**Instruction**
Print the complete set of entries exactly.

— Begin Information supplied —

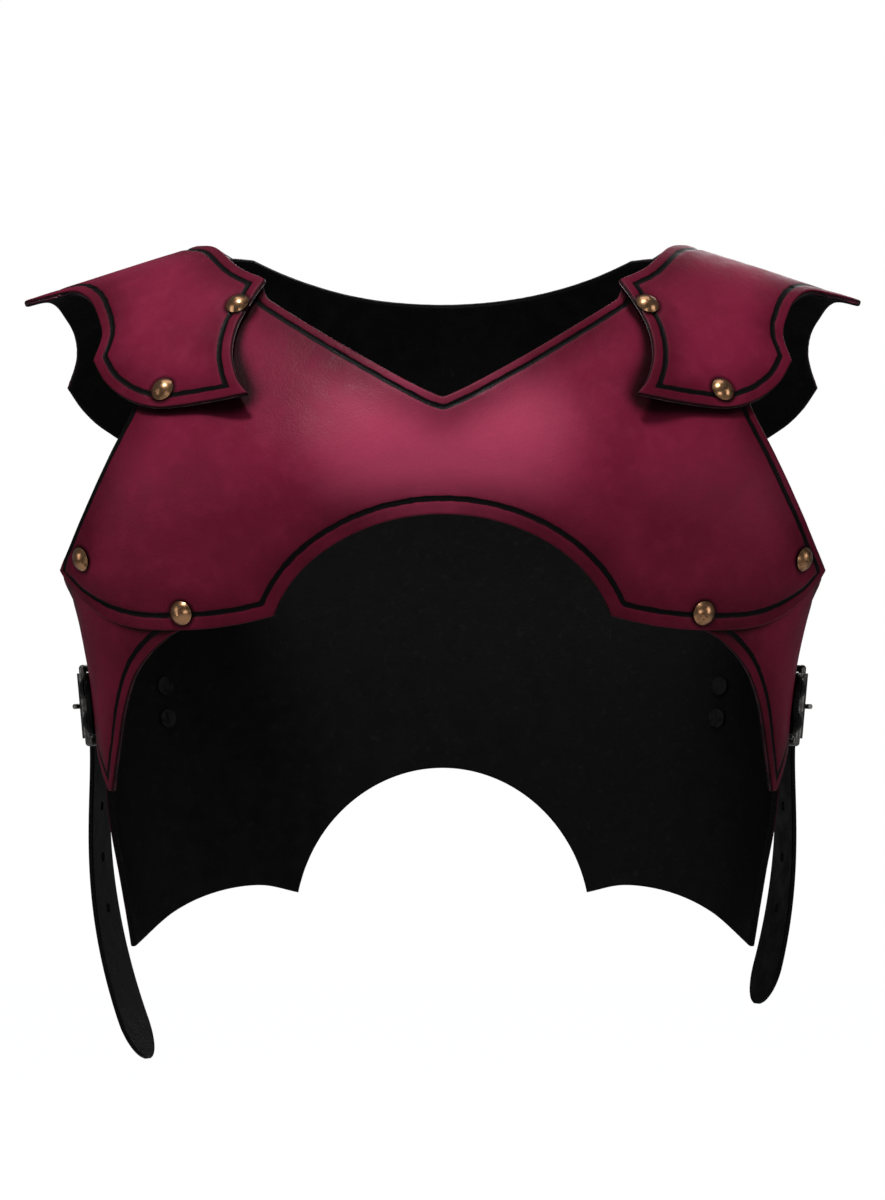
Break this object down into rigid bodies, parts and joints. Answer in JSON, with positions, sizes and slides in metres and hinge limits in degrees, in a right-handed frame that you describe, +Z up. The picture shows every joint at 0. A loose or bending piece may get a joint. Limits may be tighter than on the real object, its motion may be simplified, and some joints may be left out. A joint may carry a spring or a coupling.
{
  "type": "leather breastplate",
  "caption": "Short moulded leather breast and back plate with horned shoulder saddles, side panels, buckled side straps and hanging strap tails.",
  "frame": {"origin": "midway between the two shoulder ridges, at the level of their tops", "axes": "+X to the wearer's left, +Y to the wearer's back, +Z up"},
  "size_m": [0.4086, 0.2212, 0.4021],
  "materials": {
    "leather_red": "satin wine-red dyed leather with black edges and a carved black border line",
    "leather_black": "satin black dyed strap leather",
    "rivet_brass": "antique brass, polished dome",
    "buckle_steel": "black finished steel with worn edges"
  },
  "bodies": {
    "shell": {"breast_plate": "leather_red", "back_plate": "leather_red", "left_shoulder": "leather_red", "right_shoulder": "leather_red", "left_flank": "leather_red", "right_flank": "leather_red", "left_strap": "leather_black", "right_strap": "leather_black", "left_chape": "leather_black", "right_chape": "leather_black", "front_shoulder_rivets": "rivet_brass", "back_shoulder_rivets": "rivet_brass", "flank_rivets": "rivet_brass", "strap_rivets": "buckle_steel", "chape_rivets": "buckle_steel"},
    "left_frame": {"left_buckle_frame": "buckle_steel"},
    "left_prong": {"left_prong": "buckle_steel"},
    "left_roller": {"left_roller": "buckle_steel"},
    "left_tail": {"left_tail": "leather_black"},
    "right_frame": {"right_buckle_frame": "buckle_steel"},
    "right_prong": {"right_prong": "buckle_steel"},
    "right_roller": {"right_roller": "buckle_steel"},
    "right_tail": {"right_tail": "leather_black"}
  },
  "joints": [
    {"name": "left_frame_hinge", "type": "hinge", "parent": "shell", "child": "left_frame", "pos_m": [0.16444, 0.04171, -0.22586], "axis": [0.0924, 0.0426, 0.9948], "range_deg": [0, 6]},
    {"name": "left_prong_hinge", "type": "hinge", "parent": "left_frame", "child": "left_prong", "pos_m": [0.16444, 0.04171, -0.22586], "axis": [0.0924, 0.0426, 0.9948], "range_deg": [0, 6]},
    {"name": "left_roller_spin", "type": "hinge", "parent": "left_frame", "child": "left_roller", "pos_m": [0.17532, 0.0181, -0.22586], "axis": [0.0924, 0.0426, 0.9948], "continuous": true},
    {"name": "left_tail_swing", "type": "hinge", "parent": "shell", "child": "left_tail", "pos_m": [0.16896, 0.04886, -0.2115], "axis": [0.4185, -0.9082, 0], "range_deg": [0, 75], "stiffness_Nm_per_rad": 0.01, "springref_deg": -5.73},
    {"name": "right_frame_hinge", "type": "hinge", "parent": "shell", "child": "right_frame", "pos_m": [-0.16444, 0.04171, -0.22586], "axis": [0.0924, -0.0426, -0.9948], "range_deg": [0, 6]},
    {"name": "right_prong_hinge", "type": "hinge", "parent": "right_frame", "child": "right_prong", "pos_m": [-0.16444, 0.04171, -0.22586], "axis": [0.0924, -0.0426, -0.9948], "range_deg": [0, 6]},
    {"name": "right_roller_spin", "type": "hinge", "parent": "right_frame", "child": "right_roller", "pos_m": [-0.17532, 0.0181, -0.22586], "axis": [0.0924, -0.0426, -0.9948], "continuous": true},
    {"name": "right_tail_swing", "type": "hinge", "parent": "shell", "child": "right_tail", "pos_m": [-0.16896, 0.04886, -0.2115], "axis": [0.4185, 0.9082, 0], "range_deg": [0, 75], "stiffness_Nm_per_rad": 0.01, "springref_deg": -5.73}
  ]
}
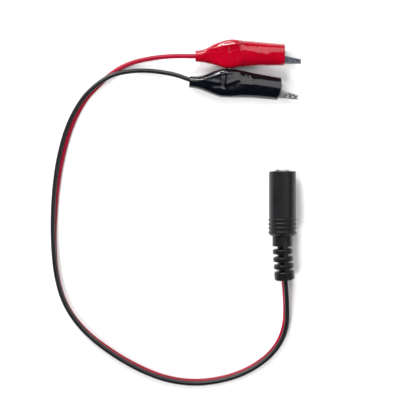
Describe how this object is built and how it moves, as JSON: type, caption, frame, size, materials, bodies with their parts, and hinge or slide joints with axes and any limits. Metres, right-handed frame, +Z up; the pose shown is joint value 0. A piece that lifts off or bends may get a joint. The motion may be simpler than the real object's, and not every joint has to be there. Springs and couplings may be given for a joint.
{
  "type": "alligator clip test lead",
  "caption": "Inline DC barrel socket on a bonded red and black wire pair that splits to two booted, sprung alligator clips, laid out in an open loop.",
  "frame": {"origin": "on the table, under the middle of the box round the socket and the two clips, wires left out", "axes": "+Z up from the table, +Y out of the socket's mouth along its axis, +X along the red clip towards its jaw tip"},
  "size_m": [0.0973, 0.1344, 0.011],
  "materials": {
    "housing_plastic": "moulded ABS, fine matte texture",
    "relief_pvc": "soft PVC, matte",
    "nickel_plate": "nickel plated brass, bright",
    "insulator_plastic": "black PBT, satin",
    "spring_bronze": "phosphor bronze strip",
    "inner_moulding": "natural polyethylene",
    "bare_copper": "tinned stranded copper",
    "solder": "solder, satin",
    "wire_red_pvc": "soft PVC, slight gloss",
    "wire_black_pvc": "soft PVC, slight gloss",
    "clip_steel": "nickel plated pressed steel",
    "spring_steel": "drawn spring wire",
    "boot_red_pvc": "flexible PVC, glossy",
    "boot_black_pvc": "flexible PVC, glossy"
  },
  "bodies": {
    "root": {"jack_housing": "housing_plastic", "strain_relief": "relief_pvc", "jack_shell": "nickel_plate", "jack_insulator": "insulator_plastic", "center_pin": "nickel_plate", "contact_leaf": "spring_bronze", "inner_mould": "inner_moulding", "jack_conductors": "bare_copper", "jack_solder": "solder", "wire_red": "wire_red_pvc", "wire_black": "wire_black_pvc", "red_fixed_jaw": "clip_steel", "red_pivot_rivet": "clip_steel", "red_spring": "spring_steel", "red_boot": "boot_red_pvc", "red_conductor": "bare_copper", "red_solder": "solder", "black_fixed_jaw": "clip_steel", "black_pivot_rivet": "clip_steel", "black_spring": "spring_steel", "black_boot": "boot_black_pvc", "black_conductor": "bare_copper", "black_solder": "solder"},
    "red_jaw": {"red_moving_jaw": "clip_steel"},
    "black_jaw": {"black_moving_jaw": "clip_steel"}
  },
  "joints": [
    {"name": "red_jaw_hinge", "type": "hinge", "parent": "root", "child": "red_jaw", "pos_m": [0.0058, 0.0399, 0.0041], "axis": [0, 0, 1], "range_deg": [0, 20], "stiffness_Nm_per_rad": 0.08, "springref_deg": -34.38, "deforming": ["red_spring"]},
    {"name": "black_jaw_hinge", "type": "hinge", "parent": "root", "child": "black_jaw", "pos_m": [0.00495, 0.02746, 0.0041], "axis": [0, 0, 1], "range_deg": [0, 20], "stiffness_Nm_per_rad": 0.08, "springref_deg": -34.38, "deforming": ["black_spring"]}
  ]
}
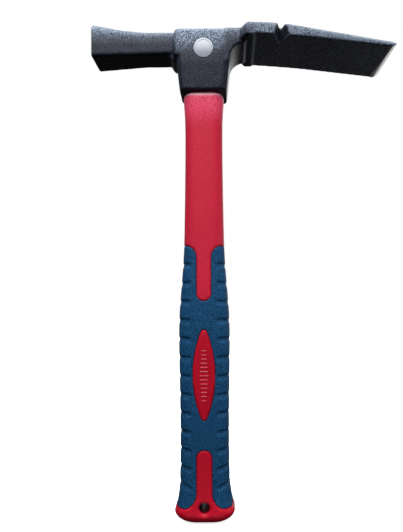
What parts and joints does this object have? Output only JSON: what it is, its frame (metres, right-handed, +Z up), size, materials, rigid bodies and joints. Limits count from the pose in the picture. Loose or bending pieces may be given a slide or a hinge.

— End Information supplied —

**Task output**
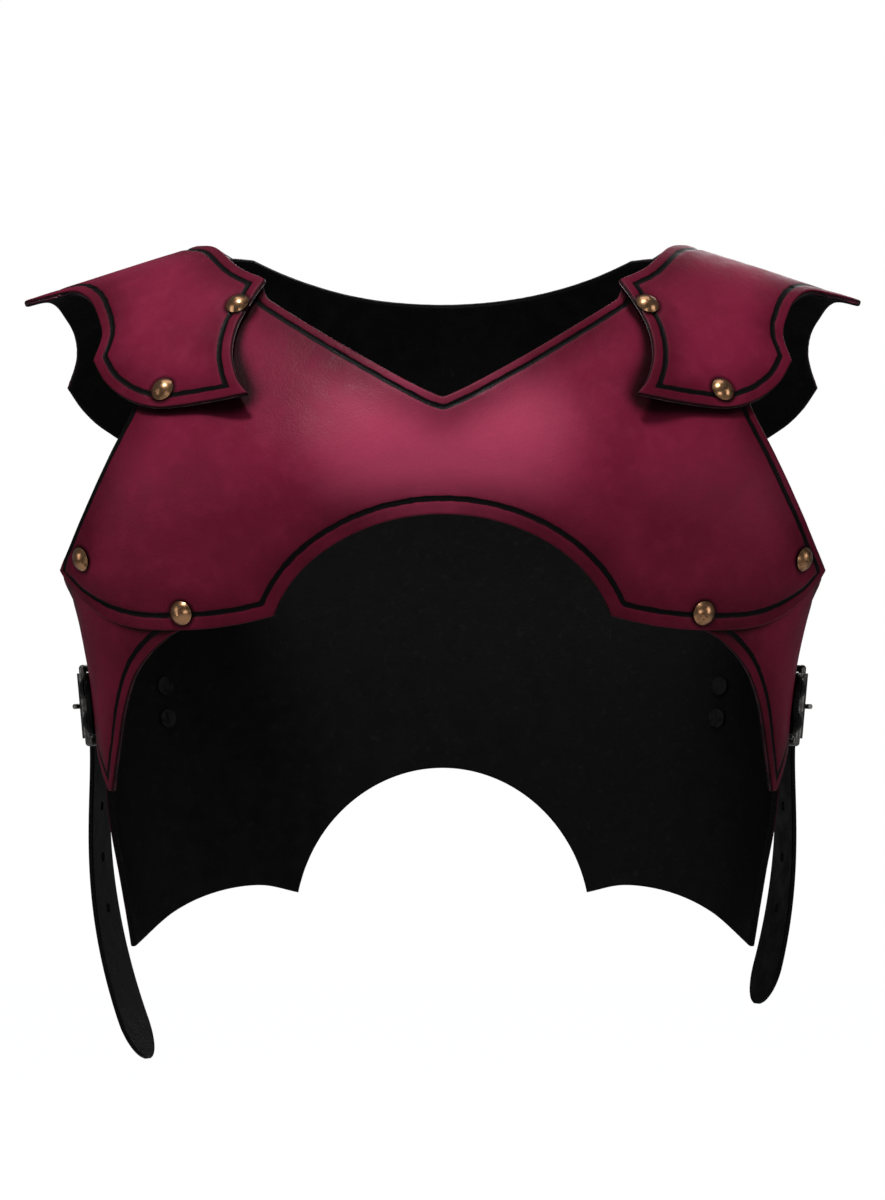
Break this object down into rigid bodies, parts and joints. Answer in JSON, with positions, sizes and slides in metres and hinge limits in degrees, in a right-handed frame that you describe, +Z up. The picture shows every joint at 0. A loose or bending piece may get a joint. Limits may be tighter than on the real object, its motion may be simplified, and some joints may be left out. A joint may carry a spring or a coupling.
{
  "type": "leather breastplate",
  "caption": "Short moulded leather breast and back plate with horned shoulder saddles, side panels, buckled side straps and hanging strap tails.",
  "frame": {"origin": "midway between the two shoulder ridges, at the level of their tops", "axes": "+X to the wearer's left, +Y to the wearer's back, +Z up"},
  "size_m": [0.4086, 0.2212, 0.4021],
  "materials": {
    "leather_red": "satin wine-red dyed leather with black edges and a carved black border line",
    "leather_black": "satin black dyed strap leather",
    "rivet_brass": "antique brass, polished dome",
    "buckle_steel": "black finished steel with worn edges"
  },
  "bodies": {
    "shell": {"breast_plate": "leather_red", "back_plate": "leather_red", "left_shoulder": "leather_red", "right_shoulder": "leather_red", "left_flank": "leather_red", "right_flank": "leather_red", "left_strap": "leather_black", "right_strap": "leather_black", "left_chape": "leather_black", "right_chape": "leather_black", "front_shoulder_rivets": "rivet_brass", "back_shoulder_rivets": "rivet_brass", "flank_rivets": "rivet_brass", "strap_rivets": "buckle_steel", "chape_rivets": "buckle_steel"},
    "left_frame": {"left_buckle_frame": "buckle_steel"},
    "left_prong": {"left_prong": "buckle_steel"},
    "left_roller": {"left_roller": "buckle_steel"},
    "left_tail": {"left_tail": "leather_black"},
    "right_frame": {"right_buckle_frame": "buckle_steel"},
    "right_prong": {"right_prong": "buckle_steel"},
    "right_roller": {"right_roller": "buckle_steel"},
    "right_tail": {"right_tail": "leather_black"}
  },
  "joints": [
    {"name": "left_frame_hinge", "type": "hinge", "parent": "shell", "child": "left_frame", "pos_m": [0.16444, 0.04171, -0.22586], "axis": [0.0924, 0.0426, 0.9948], "range_deg": [0, 6]},
    {"name": "left_prong_hinge", "type": "hinge", "parent": "left_frame", "child": "left_prong", "pos_m": [0.16444, 0.04171, -0.22586], "axis": [0.0924, 0.0426, 0.9948], "range_deg": [0, 6]},
    {"name": "left_roller_spin", "type": "hinge", "parent": "left_frame", "child": "left_roller", "pos_m": [0.17532, 0.0181, -0.22586], "axis": [0.0924, 0.0426, 0.9948], "continuous": true},
    {"name": "left_tail_swing", "type": "hinge", "parent": "shell", "child": "left_tail", "pos_m": [0.16896, 0.04886, -0.2115], "axis": [0.4185, -0.9082, 0], "range_deg": [0, 75], "stiffness_Nm_per_rad": 0.01, "springref_deg": -5.73},
    {"name": "right_frame_hinge", "type": "hinge", "parent": "shell", "child": "right_frame", "pos_m": [-0.16444, 0.04171, -0.22586], "axis": [0.0924, -0.0426, -0.9948], "range_deg": [0, 6]},
    {"name": "right_prong_hinge", "type": "hinge", "parent": "right_frame", "child": "right_prong", "pos_m": [-0.16444, 0.04171, -0.22586], "axis": [0.0924, -0.0426, -0.9948], "range_deg": [0, 6]},
    {"name": "right_roller_spin", "type": "hinge", "parent": "right_frame", "child": "right_roller", "pos_m": [-0.17532, 0.0181, -0.22586], "axis": [0.0924, -0.0426, -0.9948], "continuous": true},
    {"name": "right_tail_swing", "type": "hinge", "parent": "shell", "child": "right_tail", "pos_m": [-0.16896, 0.04886, -0.2115], "axis": [0.4185, 0.9082, 0], "range_deg": [0, 75], "stiffness_Nm_per_rad": 0.01, "springref_deg": -5.73}
  ]
}
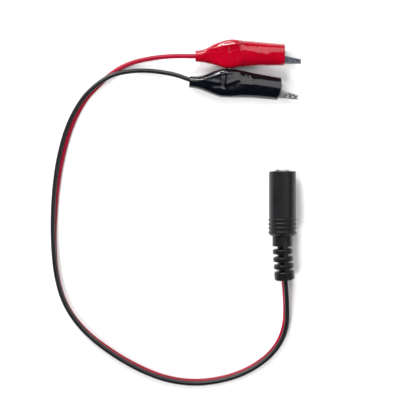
Describe how this object is built and how it moves, as JSON: type, caption, frame, size, materials, bodies with their parts, and hinge or slide joints with axes and any limits. Metres, right-handed frame, +Z up; the pose shown is joint value 0. A piece that lifts off or bends may get a joint. The motion may be simpler than the real object's, and not every joint has to be there. Springs and couplings may be given for a joint.
{
  "type": "alligator clip test lead",
  "caption": "Inline DC barrel socket on a bonded red and black wire pair that splits to two booted, sprung alligator clips, laid out in an open loop.",
  "frame": {"origin": "on the table, under the middle of the box round the socket and the two clips, wires left out", "axes": "+Z up from the table, +Y out of the socket's mouth along its axis, +X along the red clip towards its jaw tip"},
  "size_m": [0.0973, 0.1344, 0.011],
  "materials": {
    "housing_plastic": "moulded ABS, fine matte texture",
    "relief_pvc": "soft PVC, matte",
    "nickel_plate": "nickel plated brass, bright",
    "insulator_plastic": "black PBT, satin",
    "spring_bronze": "phosphor bronze strip",
    "inner_moulding": "natural polyethylene",
    "bare_copper": "tinned stranded copper",
    "solder": "solder, satin",
    "wire_red_pvc": "soft PVC, slight gloss",
    "wire_black_pvc": "soft PVC, slight gloss",
    "clip_steel": "nickel plated pressed steel",
    "spring_steel": "drawn spring wire",
    "boot_red_pvc": "flexible PVC, glossy",
    "boot_black_pvc": "flexible PVC, glossy"
  },
  "bodies": {
    "root": {"jack_housing": "housing_plastic", "strain_relief": "relief_pvc", "jack_shell": "nickel_plate", "jack_insulator": "insulator_plastic", "center_pin": "nickel_plate", "contact_leaf": "spring_bronze", "inner_mould": "inner_moulding", "jack_conductors": "bare_copper", "jack_solder": "solder", "wire_red": "wire_red_pvc", "wire_black": "wire_black_pvc", "red_fixed_jaw": "clip_steel", "red_pivot_rivet": "clip_steel", "red_spring": "spring_steel", "red_boot": "boot_red_pvc", "red_conductor": "bare_copper", "red_solder": "solder", "black_fixed_jaw": "clip_steel", "black_pivot_rivet": "clip_steel", "black_spring": "spring_steel", "black_boot": "boot_black_pvc", "black_conductor": "bare_copper", "black_solder": "solder"},
    "red_jaw": {"red_moving_jaw": "clip_steel"},
    "black_jaw": {"black_moving_jaw": "clip_steel"}
  },
  "joints": [
    {"name": "red_jaw_hinge", "type": "hinge", "parent": "root", "child": "red_jaw", "pos_m": [0.0058, 0.0399, 0.0041], "axis": [0, 0, 1], "range_deg": [0, 20], "stiffness_Nm_per_rad": 0.08, "springref_deg": -34.38, "deforming": ["red_spring"]},
    {"name": "black_jaw_hinge", "type": "hinge", "parent": "root", "child": "black_jaw", "pos_m": [0.00495, 0.02746, 0.0041], "axis": [0, 0, 1], "range_deg": [0, 20], "stiffness_Nm_per_rad": 0.08, "springref_deg": -34.38, "deforming": ["black_spring"]}
  ]
}
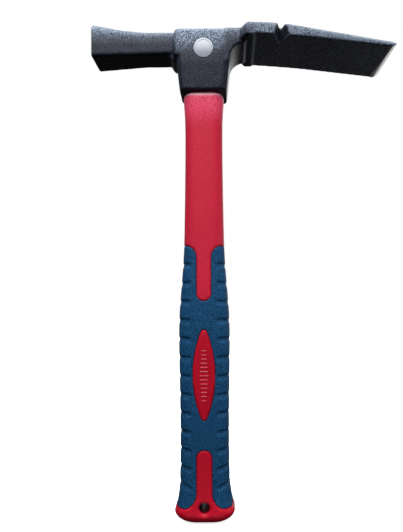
What parts and joints does this object have? Output only JSON: what it is, its frame (metres, right-handed, +Z up), size, materials, rigid bodies and joints. Limits count from the pose in the picture. Loose or bending pieces may be given a slide or a hinge.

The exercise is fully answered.